>> begin SOURCE RECORDS
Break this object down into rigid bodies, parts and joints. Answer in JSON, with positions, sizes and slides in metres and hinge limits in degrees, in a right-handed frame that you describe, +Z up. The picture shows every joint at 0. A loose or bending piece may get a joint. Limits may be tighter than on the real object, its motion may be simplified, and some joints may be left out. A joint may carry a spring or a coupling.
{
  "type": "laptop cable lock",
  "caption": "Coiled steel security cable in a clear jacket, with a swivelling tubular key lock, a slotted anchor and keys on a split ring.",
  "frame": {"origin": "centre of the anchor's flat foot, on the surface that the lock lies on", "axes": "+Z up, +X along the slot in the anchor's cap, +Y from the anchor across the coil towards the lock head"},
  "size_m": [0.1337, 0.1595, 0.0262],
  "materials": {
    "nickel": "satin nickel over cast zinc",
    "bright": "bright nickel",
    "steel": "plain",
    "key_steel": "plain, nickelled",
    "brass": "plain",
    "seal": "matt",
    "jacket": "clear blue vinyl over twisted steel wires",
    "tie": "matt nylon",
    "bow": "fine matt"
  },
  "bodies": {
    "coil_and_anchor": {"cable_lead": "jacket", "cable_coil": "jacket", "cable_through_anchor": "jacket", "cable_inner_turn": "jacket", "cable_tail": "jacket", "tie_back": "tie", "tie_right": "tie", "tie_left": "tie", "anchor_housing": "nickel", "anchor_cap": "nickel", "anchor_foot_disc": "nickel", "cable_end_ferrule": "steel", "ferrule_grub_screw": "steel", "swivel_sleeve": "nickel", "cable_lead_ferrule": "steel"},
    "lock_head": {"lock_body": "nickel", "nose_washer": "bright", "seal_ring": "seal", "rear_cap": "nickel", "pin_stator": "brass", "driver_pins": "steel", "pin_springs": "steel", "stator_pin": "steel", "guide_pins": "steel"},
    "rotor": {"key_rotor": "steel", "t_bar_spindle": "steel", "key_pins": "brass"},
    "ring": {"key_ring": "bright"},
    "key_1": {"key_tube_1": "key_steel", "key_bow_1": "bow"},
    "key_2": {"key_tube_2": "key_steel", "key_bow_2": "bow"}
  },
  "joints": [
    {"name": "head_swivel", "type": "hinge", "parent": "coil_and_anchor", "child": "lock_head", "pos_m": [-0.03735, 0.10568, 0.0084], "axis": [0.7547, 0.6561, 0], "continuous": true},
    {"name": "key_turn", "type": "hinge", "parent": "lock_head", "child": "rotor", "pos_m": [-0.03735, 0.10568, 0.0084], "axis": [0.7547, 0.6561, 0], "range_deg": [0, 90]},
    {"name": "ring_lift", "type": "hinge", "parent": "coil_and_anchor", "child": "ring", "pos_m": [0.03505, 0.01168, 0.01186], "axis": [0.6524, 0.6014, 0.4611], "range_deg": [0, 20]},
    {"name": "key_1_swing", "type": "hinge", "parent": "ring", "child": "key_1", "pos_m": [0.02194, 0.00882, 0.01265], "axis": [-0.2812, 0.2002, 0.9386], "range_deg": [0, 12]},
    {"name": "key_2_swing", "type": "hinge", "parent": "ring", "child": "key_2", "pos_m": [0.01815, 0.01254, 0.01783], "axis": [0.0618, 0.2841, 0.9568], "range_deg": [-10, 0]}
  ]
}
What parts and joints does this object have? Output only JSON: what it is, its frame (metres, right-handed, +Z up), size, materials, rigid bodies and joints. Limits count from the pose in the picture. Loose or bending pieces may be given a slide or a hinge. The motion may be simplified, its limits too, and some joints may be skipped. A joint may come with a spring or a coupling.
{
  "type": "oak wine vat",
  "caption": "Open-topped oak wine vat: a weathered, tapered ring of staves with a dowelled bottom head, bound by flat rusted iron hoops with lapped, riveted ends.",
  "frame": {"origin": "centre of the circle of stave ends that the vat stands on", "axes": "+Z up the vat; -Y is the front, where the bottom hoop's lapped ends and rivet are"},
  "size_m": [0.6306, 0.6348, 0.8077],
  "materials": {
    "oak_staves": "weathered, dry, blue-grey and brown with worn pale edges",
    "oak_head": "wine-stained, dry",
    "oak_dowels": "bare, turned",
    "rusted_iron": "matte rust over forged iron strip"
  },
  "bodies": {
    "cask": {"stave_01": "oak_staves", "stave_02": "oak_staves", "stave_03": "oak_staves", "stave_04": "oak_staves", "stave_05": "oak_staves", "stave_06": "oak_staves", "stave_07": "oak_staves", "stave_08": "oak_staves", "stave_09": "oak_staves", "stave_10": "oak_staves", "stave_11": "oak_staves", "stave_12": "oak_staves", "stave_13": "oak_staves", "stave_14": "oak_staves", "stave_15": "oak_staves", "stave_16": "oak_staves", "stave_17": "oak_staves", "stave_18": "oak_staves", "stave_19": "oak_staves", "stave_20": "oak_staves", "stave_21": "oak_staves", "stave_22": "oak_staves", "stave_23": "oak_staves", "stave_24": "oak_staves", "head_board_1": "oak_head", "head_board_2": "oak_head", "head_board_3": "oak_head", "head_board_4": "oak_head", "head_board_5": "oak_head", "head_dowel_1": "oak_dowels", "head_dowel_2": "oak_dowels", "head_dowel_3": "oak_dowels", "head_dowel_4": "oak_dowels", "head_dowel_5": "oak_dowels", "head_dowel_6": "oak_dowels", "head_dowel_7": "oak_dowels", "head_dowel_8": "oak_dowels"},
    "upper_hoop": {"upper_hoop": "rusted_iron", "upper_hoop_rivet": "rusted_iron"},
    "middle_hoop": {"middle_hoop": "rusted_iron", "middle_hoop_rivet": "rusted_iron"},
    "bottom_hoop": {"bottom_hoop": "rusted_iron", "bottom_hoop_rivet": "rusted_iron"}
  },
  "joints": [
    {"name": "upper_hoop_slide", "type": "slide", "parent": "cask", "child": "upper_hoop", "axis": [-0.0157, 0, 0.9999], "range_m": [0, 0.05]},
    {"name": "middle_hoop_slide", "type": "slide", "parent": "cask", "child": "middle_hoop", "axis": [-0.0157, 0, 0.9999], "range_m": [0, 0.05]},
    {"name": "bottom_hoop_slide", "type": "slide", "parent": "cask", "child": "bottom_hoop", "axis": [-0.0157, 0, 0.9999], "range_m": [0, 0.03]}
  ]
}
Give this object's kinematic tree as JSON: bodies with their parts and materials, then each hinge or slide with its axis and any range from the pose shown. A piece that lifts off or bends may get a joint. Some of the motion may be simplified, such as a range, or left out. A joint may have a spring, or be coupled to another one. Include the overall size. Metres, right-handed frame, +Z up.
>> end SOURCE RECORDS
- EXERCISE GOAL
Exactly reproduce every line of the data above.

- OUTPUT BELOW
Break this object down into rigid bodies, parts and joints. Answer in JSON, with positions, sizes and slides in metres and hinge limits in degrees, in a right-handed frame that you describe, +Z up. The picture shows every joint at 0. A loose or bending piece may get a joint. Limits may be tighter than on the real object, its motion may be simplified, and some joints may be left out. A joint may carry a spring or a coupling.
{
  "type": "laptop cable lock",
  "caption": "Coiled steel security cable in a clear jacket, with a swivelling tubular key lock, a slotted anchor and keys on a split ring.",
  "frame": {"origin": "centre of the anchor's flat foot, on the surface that the lock lies on", "axes": "+Z up, +X along the slot in the anchor's cap, +Y from the anchor across the coil towards the lock head"},
  "size_m": [0.1337, 0.1595, 0.0262],
  "materials": {
    "nickel": "satin nickel over cast zinc",
    "bright": "bright nickel",
    "steel": "plain",
    "key_steel": "plain, nickelled",
    "brass": "plain",
    "seal": "matt",
    "jacket": "clear blue vinyl over twisted steel wires",
    "tie": "matt nylon",
    "bow": "fine matt"
  },
  "bodies": {
    "coil_and_anchor": {"cable_lead": "jacket", "cable_coil": "jacket", "cable_through_anchor": "jacket", "cable_inner_turn": "jacket", "cable_tail": "jacket", "tie_back": "tie", "tie_right": "tie", "tie_left": "tie", "anchor_housing": "nickel", "anchor_cap": "nickel", "anchor_foot_disc": "nickel", "cable_end_ferrule": "steel", "ferrule_grub_screw": "steel", "swivel_sleeve": "nickel", "cable_lead_ferrule": "steel"},
    "lock_head": {"lock_body": "nickel", "nose_washer": "bright", "seal_ring": "seal", "rear_cap": "nickel", "pin_stator": "brass", "driver_pins": "steel", "pin_springs": "steel", "stator_pin": "steel", "guide_pins": "steel"},
    "rotor": {"key_rotor": "steel", "t_bar_spindle": "steel", "key_pins": "brass"},
    "ring": {"key_ring": "bright"},
    "key_1": {"key_tube_1": "key_steel", "key_bow_1": "bow"},
    "key_2": {"key_tube_2": "key_steel", "key_bow_2": "bow"}
  },
  "joints": [
    {"name": "head_swivel", "type": "hinge", "parent": "coil_and_anchor", "child": "lock_head", "pos_m": [-0.03735, 0.10568, 0.0084], "axis": [0.7547, 0.6561, 0], "continuous": true},
    {"name": "key_turn", "type": "hinge", "parent": "lock_head", "child": "rotor", "pos_m": [-0.03735, 0.10568, 0.0084], "axis": [0.7547, 0.6561, 0], "range_deg": [0, 90]},
    {"name": "ring_lift", "type": "hinge", "parent": "coil_and_anchor", "child": "ring", "pos_m": [0.03505, 0.01168, 0.01186], "axis": [0.6524, 0.6014, 0.4611], "range_deg": [0, 20]},
    {"name": "key_1_swing", "type": "hinge", "parent": "ring", "child": "key_1", "pos_m": [0.02194, 0.00882, 0.01265], "axis": [-0.2812, 0.2002, 0.9386], "range_deg": [0, 12]},
    {"name": "key_2_swing", "type": "hinge", "parent": "ring", "child": "key_2", "pos_m": [0.01815, 0.01254, 0.01783], "axis": [0.0618, 0.2841, 0.9568], "range_deg": [-10, 0]}
  ]
}
What parts and joints does this object have? Output only JSON: what it is, its frame (metres, right-handed, +Z up), size, materials, rigid bodies and joints. Limits count from the pose in the picture. Loose or bending pieces may be given a slide or a hinge. The motion may be simplified, its limits too, and some joints may be skipped. A joint may come with a spring or a coupling.
{
  "type": "oak wine vat",
  "caption": "Open-topped oak wine vat: a weathered, tapered ring of staves with a dowelled bottom head, bound by flat rusted iron hoops with lapped, riveted ends.",
  "frame": {"origin": "centre of the circle of stave ends that the vat stands on", "axes": "+Z up the vat; -Y is the front, where the bottom hoop's lapped ends and rivet are"},
  "size_m": [0.6306, 0.6348, 0.8077],
  "materials": {
    "oak_staves": "weathered, dry, blue-grey and brown with worn pale edges",
    "oak_head": "wine-stained, dry",
    "oak_dowels": "bare, turned",
    "rusted_iron": "matte rust over forged iron strip"
  },
  "bodies": {
    "cask": {"stave_01": "oak_staves", "stave_02": "oak_staves", "stave_03": "oak_staves", "stave_04": "oak_staves", "stave_05": "oak_staves", "stave_06": "oak_staves", "stave_07": "oak_staves", "stave_08": "oak_staves", "stave_09": "oak_staves", "stave_10": "oak_staves", "stave_11": "oak_staves", "stave_12": "oak_staves", "stave_13": "oak_staves", "stave_14": "oak_staves", "stave_15": "oak_staves", "stave_16": "oak_staves", "stave_17": "oak_staves", "stave_18": "oak_staves", "stave_19": "oak_staves", "stave_20": "oak_staves", "stave_21": "oak_staves", "stave_22": "oak_staves", "stave_23": "oak_staves", "stave_24": "oak_staves", "head_board_1": "oak_head", "head_board_2": "oak_head", "head_board_3": "oak_head", "head_board_4": "oak_head", "head_board_5": "oak_head", "head_dowel_1": "oak_dowels", "head_dowel_2": "oak_dowels", "head_dowel_3": "oak_dowels", "head_dowel_4": "oak_dowels", "head_dowel_5": "oak_dowels", "head_dowel_6": "oak_dowels", "head_dowel_7": "oak_dowels", "head_dowel_8": "oak_dowels"},
    "upper_hoop": {"upper_hoop": "rusted_iron", "upper_hoop_rivet": "rusted_iron"},
    "middle_hoop": {"middle_hoop": "rusted_iron", "middle_hoop_rivet": "rusted_iron"},
    "bottom_hoop": {"bottom_hoop": "rusted_iron", "bottom_hoop_rivet": "rusted_iron"}
  },
  "joints": [
    {"name": "upper_hoop_slide", "type": "slide", "parent": "cask", "child": "upper_hoop", "axis": [-0.0157, 0, 0.9999], "range_m": [0, 0.05]},
    {"name": "middle_hoop_slide", "type": "slide", "parent": "cask", "child": "middle_hoop", "axis": [-0.0157, 0, 0.9999], "range_m": [0, 0.05]},
    {"name": "bottom_hoop_slide", "type": "slide", "parent": "cask", "child": "bottom_hoop", "axis": [-0.0157, 0, 0.9999], "range_m": [0, 0.03]}
  ]
}
Give this object's kinematic tree as JSON: bodies with their parts and materials, then each hinge or slide with its axis and any range from the pose shown. A piece that lifts off or bends may get a joint. Some of the motion may be simplified, such as a range, or left out. A joint may have a spring, or be coupled to another one. Include the overall size. Metres, right-handed frame, +Z up.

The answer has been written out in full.